In 2017, farmers planted dicamba-tolerant crops on 26 million acres, but the new versions of dicamba also drifted, damaging neighboring soybean fields, vegetables and orchards. The worst damage was in Arkansas, Missouri and Tennessee.
States such as Arkansas, Missouri and Minnesota have banned or limited its use.
Monsanto claims the damage was because farmers didn’t follow directions on the pesticide label in spraying. The company sued Arkansas regulators, claiming the ban was based on “unsubstantiated theories regarding product volatility that are contradicted by science.”

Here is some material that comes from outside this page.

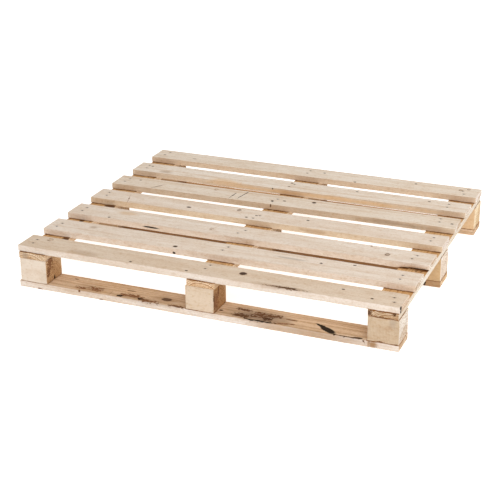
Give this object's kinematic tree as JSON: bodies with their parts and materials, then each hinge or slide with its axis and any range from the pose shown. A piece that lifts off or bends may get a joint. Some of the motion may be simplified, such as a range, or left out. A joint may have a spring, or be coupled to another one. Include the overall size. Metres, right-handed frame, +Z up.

Local restrictions on pesticides were upheld in a 1991 unanimous Supreme Court decision.
“States’ historic powers are not superseded by federal law unless that is the clear and manifest purpose of Congress,” wrote Justice Byron R. White.
The high court ruled that the federal law regulating pesticides, the Federal Insecticide, Fungicide, and Rodenticide Act, did not preempt local governments regulating pesticides.
The case, Wisconsin Public Intervenor v. Mortier was about Casey, Wis., a town of 404 in rural northwest Wisconsin that required permit to apply pesticides on public lands, aerial spraying of private lands, and private land that could have public uses. Landowner Ralph Mortier challenged the town’s 1985 ordinance.